Grove spent several years with the Miccosukee Indian Police Force as a road patrol deputy, crime scene investigator, sniper, training officer and detective. He also served in corrections in Miami-Dade County before accepting a job with the NCSO in 2005.
Grove was a road patrol officer and narcotics officer in the Islamorada sector for three years before transferring back to road patrol in Key Largo for two years. In 2012, he took the job as an investigator for the Monroe County State Attorney, a job he holds today.
Should he win the job, Grove wishes to:
Increase retention, and thereby morale, in the MCSO by implementing internal promotion programs that give officers something to strive for and make them less apt to leave after a few years with training paid for by county taxpayers.

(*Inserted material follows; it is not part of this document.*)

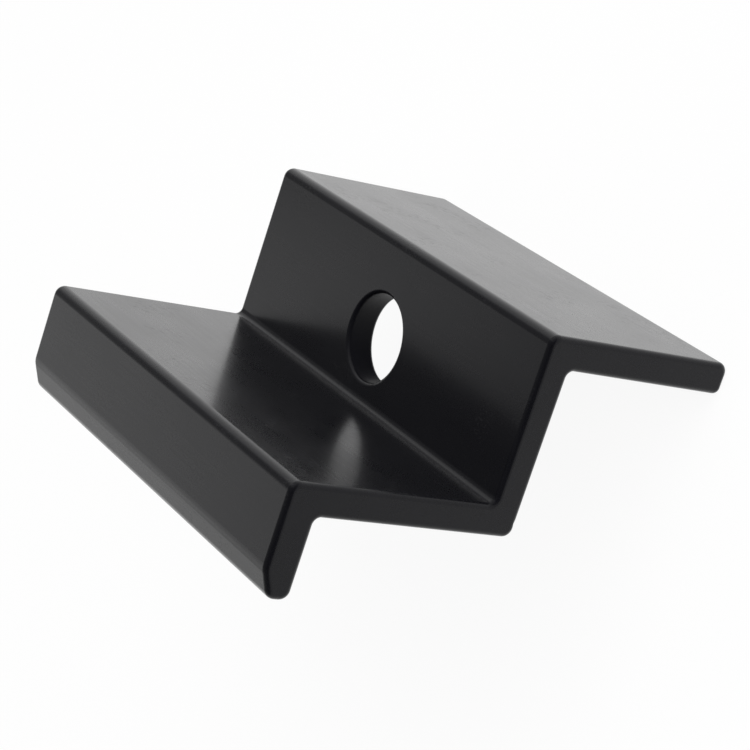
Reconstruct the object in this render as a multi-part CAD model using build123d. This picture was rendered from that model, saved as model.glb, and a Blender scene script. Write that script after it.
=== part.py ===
from build123d import *
import math
import os

# Solar end clamp: one black anodised aluminium extrusion, cut to length and drilled.
# Seen from its end it is a staircase of four legs: the lip that holds down the module's frame, the
# riser beside the frame, the flange that the bolt goes through, and the leg that stands on the rail.
# Sizes are in millimetres. The origin is the middle of the bolt hole, on the face under the bolt's
# head. +Z points up along the bolt, +Y along the extrusion, and +X away from the module.

# Extrusion
clamp_length = 50.0
module_height = 40.0  # from the foot up to the underside of the lip
seat_height = 21.5  # from the foot up to the face under the bolt's head
flange_width = 19.6  # over the riser and the leg
wall = 3.1  # riser, flange and leg
lip_thickness = 3.5
lip_overhang = 8.0  # past the side of the module's frame

# Bevel along the top of the lip
bevel_run = 2.8
bevel_drop = 1.3

# Roundings of the section
outer_radius = 1.0
inner_radius = 0.7
bevel_radius = 2.0
tip_top_radius = 1.2
tip_under_radius = 1.0
foot_outer_radius = 1.0
foot_inner_radius = 0.7

# Bolt hole
hole_diameter = 8.8
hole_rim_radius = 0.4
hole_towards_riser = 0.2  # off the middle of the flange's width
hole_towards_plain_end = 0.6  # off the middle of the clamp's length

# Edges of the two cut ends
end_radius = 0.55
least_section_share = 0.9  # of the smallest rounding of the section that an end's edge turns round

# Small nick in one end's edge, beside the corner of riser and flange
nick_width = 1.0
nick_depth = 0.1
nick_from_frame_side = 1.5
nick_tilt = 30.0  # degrees from the underside towards the end face
nick_reach = 0.8  # how far the V's cut goes on, outward and to both sides

# Shares of a narrow face that each of its two roundings may take
tip_top_share = 0.6
tip_under_share = 0.55
foot_share = 0.45

# Faces that the legs have in common
frame_side = hole_towards_riser - flange_width / 2
riser_bolt_side = frame_side + wall
leg_outer_side = frame_side + flange_width
leg_inner_side = leg_outer_side - wall
flange_underside = -wall
foot = -seat_height
lip_underside = module_height - seat_height
lip_top = lip_underside + lip_thickness
lip_tip = frame_side - lip_overhang
nicked_end = -hole_towards_plain_end - clamp_length / 2


def limited(radius, face, share):
    """A rounding, no larger than its share of the face beside it."""
    return min(radius, face * share)


def section_corners():
    """Each corner of the section as x, z and the radius of its rounding, from the lip to the foot."""
    tip_face = lip_thickness - bevel_drop
    tip_top_rounding = limited(tip_top_radius, tip_face, tip_top_share)
    tip_under_rounding = limited(tip_under_radius, tip_face, tip_under_share)
    foot_outer_rounding = limited(foot_outer_radius, wall, foot_share)
    foot_inner_rounding = limited(foot_inner_radius, wall, foot_share)
    return [
        (riser_bolt_side, lip_top, outer_radius),
        (lip_tip + bevel_run, lip_top, bevel_radius),
        (lip_tip, lip_top - bevel_drop, tip_top_rounding),
        (lip_tip, lip_underside, tip_under_rounding),
        (frame_side, lip_underside, inner_radius),
        (frame_side, flange_underside, outer_radius),
        (leg_inner_side, flange_underside, inner_radius),
        (leg_inner_side, foot, foot_inner_rounding),
        (leg_outer_side, foot, foot_outer_rounding),
        (leg_outer_side, 0, outer_radius),
        (riser_bolt_side, 0, inner_radius),
    ]


def extrusion(corners):
    """The section, drawn at the nicked end and pushed out along the whole length."""
    with BuildPart() as bar:
        with BuildSketch(Plane.XZ.offset(-nicked_end)):
            with BuildLine():
                FilletPolyline(
                    *[(x, z) for x, z, radius in corners],
                    radius=[radius for x, z, radius in corners],
                    close=True,
                )
            make_face()
        extrude(amount=-clamp_length)
    return bar.part


def rounded_ends(bar, corners):
    """The bar with the edges of both cut ends rounded, as they are after tumbling."""
    smallest = min(radius for x, z, radius in corners)
    rounding = limited(end_radius, smallest, least_section_share)
    ends = bar.faces().filter_by(Axis.Y).group_by(Axis.Y)
    edges = ends[0].edges() + ends[-1].edges()
    return fillet(edges, rounding), rounding


def drilled(bar):
    """The bar with the bolt hole through its flange, and both rims of the hole eased."""
    hole_length = wall + 2 * hole_diameter
    hole = Pos(0, 0, flange_underside / 2) * Cylinder(hole_diameter / 2, hole_length)
    bar = bar - hole
    rims = bar.edges().filter_by(GeomType.CIRCLE).filter_by(
        lambda edge: abs(edge.radius - hole_diameter / 2) < hole_rim_radius / 2
    )
    return fillet(rims, hole_rim_radius)


def nicked(bar, rounding):
    """The bar with a shallow V pressed across the lower edge of one end."""
    tilt = math.radians(nick_tilt)
    outward = Vector(0, -math.sin(tilt), -math.cos(tilt))
    on_edge = Vector(
        frame_side + nick_from_frame_side,
        nicked_end + rounding + rounding * outward.Y,
        rounding + flange_underside + rounding * outward.Z,
    )
    across = Plane(origin=on_edge, x_dir=(1, 0, 0), z_dir=Vector(1, 0, 0).cross(outward))
    half_mouth = nick_width / 2 * (nick_depth + nick_reach) / nick_depth
    vee = Polygon((0, -nick_depth), (half_mouth, nick_reach), (-half_mouth, nick_reach), align=None)
    return bar - extrude(across * vee, amount=nick_reach, both=True)


def clamp():
    corners = section_corners()
    bar, rounding = rounded_ends(extrusion(corners), corners)
    return nicked(drilled(bar), rounding)


os.makedirs("parts", exist_ok=True)
export_step(clamp(), "parts/end_clamp.step")
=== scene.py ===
import bpy
from mathutils import Matrix, Vector


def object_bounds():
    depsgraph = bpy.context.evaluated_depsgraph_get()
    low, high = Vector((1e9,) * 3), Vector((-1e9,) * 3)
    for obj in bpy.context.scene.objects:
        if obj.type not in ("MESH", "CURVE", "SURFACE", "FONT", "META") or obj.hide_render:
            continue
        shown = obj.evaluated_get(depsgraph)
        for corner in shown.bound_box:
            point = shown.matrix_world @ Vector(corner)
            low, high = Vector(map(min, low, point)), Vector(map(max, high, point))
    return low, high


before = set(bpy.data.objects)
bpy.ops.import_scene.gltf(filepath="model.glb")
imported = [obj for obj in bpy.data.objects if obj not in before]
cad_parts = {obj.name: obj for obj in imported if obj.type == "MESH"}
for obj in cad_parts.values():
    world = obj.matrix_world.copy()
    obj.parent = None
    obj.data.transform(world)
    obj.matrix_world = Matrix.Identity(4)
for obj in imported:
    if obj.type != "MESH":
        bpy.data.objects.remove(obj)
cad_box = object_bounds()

# Lengths are in metres. +Z points up along the bolt, +Y along the extrusion and +X away from the module.

# Camera, at the photograph's viewing angle
camera_place = Vector((0.053787, -0.190400, 0.139408))
camera_right = Vector((0.306113, -0.504908, -0.807070))
camera_up = Vector((0.922257, 0.367521, 0.119879))
camera_lens = 119.07  # in millimetres, as the sensor
camera_sensor = 36.0
camera_near = 0.005
camera_far = 50.0

# Floor, under the foot of the clamp
floor_height = cad_box[0][2]
floor_side = 6.0
floor_shade = 0.95
floor_white_share = 0.92  # how far it shows as plain white

# Light from all round: its level, and where that changes, as a unit direction's height, depth or side
horizon_level = 0.65
horizon_top = 0.12
ceiling_start = 0.52
ceiling_level = 0.25
front_level = 0.25
front_full = -0.8
front_start = 0.1
side_level = 0.9
side_start = 0.35
side_full = 0.5

# Key lamp, which glossy faces don't mirror
key_way = (0.6, -0.5, 0.62)
key_distance = 1.6
key_size = 2.2
key_power = 42.0

# Small soft lamp behind the clamp, which they mirror
softbox_way = (-0.38, 0.80, 0.49)
softbox_distance = 0.8
softbox_size = 0.35
softbox_power = 0.22

# Black anodised finish
finish_colour = (0.003, 0.003, 0.0042, 1.0)
finish_faded = (0.005, 0.005, 0.0065, 1.0)
finish_roughness = 0.29
finish_ior = 1.5
finish_front_gloss = 0.1
coat_share = 0.5
coat_ior = 1.3
coat_roughness = 0.15

# Lines of the extrusion, which run along it
line_width = 0.0004
line_length = 0.012
line_detail = 2.0
line_roughness = 0.03
line_depth = 0.0000007

# Grain of the anodising
grain_size = 0.00012
grain_detail = 1.0
grain_roughness = 0.05
grain_depth = 0.0000012

# Mottling, longer along the extrusion
mottle_size = 0.004
mottle_stretch = 2
mottle_detail = 3.0
mottle_roughness = 0.05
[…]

He says he will full fund a marine unit in the Upper and Lower Keys, utilizing the vessels the department already owns, and will replace the school resource officers from the department’s budget that are now being funded by the schools, depriving the classrooms of funds for supplies.
He promises to consolidate administrative positions and do away with redundancies so that more money can be saved for the taxpayer and go toward the officers on the street to raise morale and improve service to the residents.
He says he wants to make MCSO the premier law enforcement agency in the state.
Ramsay has been with MCSO for 25 years, advancing through the ranks from road patrol to traffic unit sergeant to road patrol supervisor. He served as detective sergeant in the narcotics unit and was promoted to Lieutenant in the Special Operations Division in 2000, in charge of all investigative divisions.
He has served on numerous boards and agencies while part of the MCSO, including United Way, Florida Keys Children’s Shelter, MARC House and the Guidance Clinic of the Middle Keys.
In 2001, Ramsay was promoted to Captain and took over the command of the MCSO’s main detention facility on Stock Island and then as Captain of the Lower Keys district.
In 2003, Ramsay was promoted to a newly-created rank of Lt. Colonel and then in 2004 was promoted to Colonel and named Undersheriff where he has been second-in-command for two tops cops, Rick Roth and Peryam.
Ramsay says he will continue to use his experience, knowledge and training to improve the department, as he has during his eight years as second-in-command.
On the campaign trail Ramsay has largely insisted that the MCSO is a top-notch unit and that very little in the way of changes is needed to make it more so in the coming years.
The winners of the August 14 primary on both the Republican and Democratic side will continue down the campaign trail until the November general election when voters will decide the next top cop for the next four years, at least.